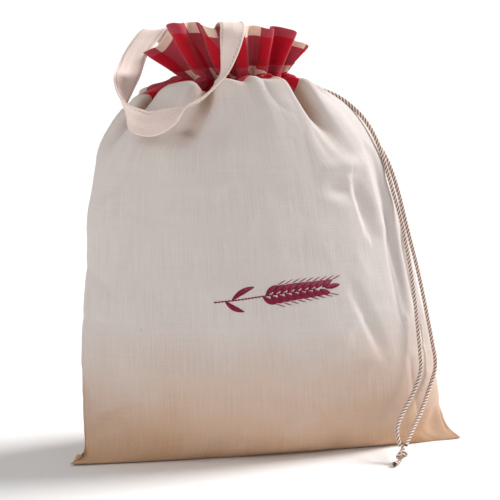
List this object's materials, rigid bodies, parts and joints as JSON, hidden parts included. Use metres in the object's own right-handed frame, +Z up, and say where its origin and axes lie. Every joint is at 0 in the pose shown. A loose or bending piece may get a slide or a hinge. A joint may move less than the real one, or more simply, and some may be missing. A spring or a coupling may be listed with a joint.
{
  "type": "bread bag",
  "caption": "Standing calico drawstring bag with a gathered check frill, a tape hanging loop and a knotted cord.",
  "frame": {"origin": "on the table, under the middle of the bag and its loop, without the drawstring", "axes": "+X to the right of the bag seen from the front, +Y to its back, +Z up"},
  "size_m": [0.3733, 0.1706, 0.3994],
  "materials": {
    "calico": "matt",
    "check": "matt",
    "tape": "matt",
    "cord": "matt"
  },
  "bodies": {
    "root": {"sack": "calico", "check_heading": "check", "hanging_loop": "tape", "drawstring_left": "cord", "drawstring_right": "cord", "drawstring_knot": "cord"}
  },
  "joints": []
}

# What this task involves
Write out the whole listing exactly.

# Answer below
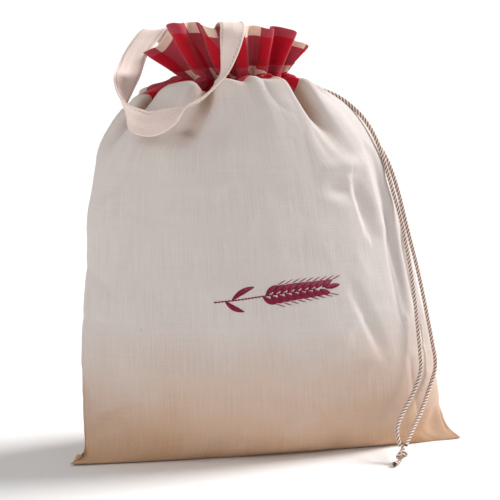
List this object's materials, rigid bodies, parts and joints as JSON, hidden parts included. Use metres in the object's own right-handed frame, +Z up, and say where its origin and axes lie. Every joint is at 0 in the pose shown. A loose or bending piece may get a slide or a hinge. A joint may move less than the real one, or more simply, and some may be missing. A spring or a coupling may be listed with a joint.
{
  "type": "bread bag",
  "caption": "Standing calico drawstring bag with a gathered check frill, a tape hanging loop and a knotted cord.",
  "frame": {"origin": "on the table, under the middle of the bag and its loop, without the drawstring", "axes": "+X to the right of the bag seen from the front, +Y to its back, +Z up"},
  "size_m": [0.3733, 0.1706, 0.3994],
  "materials": {
    "calico": "matt",
    "check": "matt",
    "tape": "matt",
    "cord": "matt"
  },
  "bodies": {
    "root": {"sack": "calico", "check_heading": "check", "hanging_loop": "tape", "drawstring_left": "cord", "drawstring_right": "cord", "drawstring_knot": "cord"}
  },
  "joints": []
}